Friday, 15 May 2015

Book review: Ramayana The Game of Life - Shattered Dreams


One of my earliest memories is of poring over a thick book, its cover worn out with the vigor of the reading sessions. My first ‘big’ book as a child was Valmiki’s Ramayana, translated into Assamese. I had forgotten most of the tales in the book till I picked up this book for review. 




Ramayana The Game of Life: Shattered Dreams is the sequel to the series being written by Shubh Vilas. The author is himself a spiritual seeker and a motivational speaker while holding a degree in engineering and law with specialization in Patent Law. He also helps individuals deal with modern-life situations by applying the teachings of the Bhagavad Gita, Ramayana and other dharmic traditions. Taking support of Valmiki’s Ramayana as its guiding light, the author strives to entwine poetic beauty from the Kamba Ramayana and Ramacharitramanas, as well as folk philosophy from the Loka Pramana tales, to demonstrate how the ancient epic holds immediate relevance to modern life. 

I have not read the first part. Apparently, it had ended with Rama’s nuptials with Sita. The second book opens 12 years hence with Dasaratha’s ruminations as he prepares to proclaim Rama as the successor to the throne of Ayodhya. Flashbacks of his life show how he had turned from Nemi to Dasaratha and also how he had become indebted to his beautiful queen Keikeyi. 

The books details exquisitely the mental agony that runs through the ageing king as also his subjects when Dasaratha is forced to exile Ram, bowing down to the wish of his queen who in turn is affected by the wily Manthra. It also shows the undeterred path of honesty and loyalty followed by the Rama, Lakshmana and Sita towards their parents and each other as they remorselessly leave their material comforts for 14 years of harsh exiled life. 

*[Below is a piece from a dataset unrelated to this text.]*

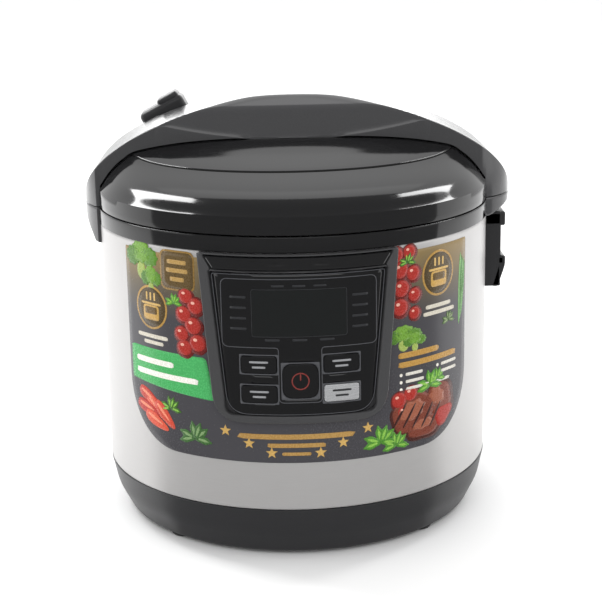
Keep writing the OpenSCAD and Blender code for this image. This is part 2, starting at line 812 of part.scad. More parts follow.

On a parallel thread, the author brings into the picture how the arrogant Dasagriva was brought down to his knees by Lord Shiva, who was eventually taken in by the cruel king’s courage and sincerity, thus leading him to call him Ravana. The footnotes provide nuggets of wisdom, making you ponder over their relevance in present times.

Several interesting tales are related in the book during the course of Ram’s exiled life, right from the tale of King Yayati to the pristine life led by Anusuya and Shilavati. Each story is a riveting revelation of human nature, the temptations and constraints defining one’s chosen path. At one particular instance, I learnt that while Lakshmana served Rama by forgoing sleep for 14 years, his wife Urmila who had stayed back in Ayodhya served Lakshmana by sleeping for 14 years. Odd as it may sound, both focused on serving the one they loved and showed mental proximity unaffected by physical distance.

Finally, the book ends at the juncture where the trio bids goodbye to Atri muni and his wife Anusuya devi and enters Dandakaranya where fate held more trials for them. 

For me, this book brought forth a surge of childhood memories, apart from reminding me that values have remained the same, as have vices and inducements. Although it was a bit tedious at times to read through a few parts (blame it on my hectic schedule), I have every hope that this book will touch a chord with the youth of today, if not for the ethics and lessons this book preaches, at least for the sake of keeping alive our rich mythology and culture. With that in mind, let’s wait for the next installment in the series.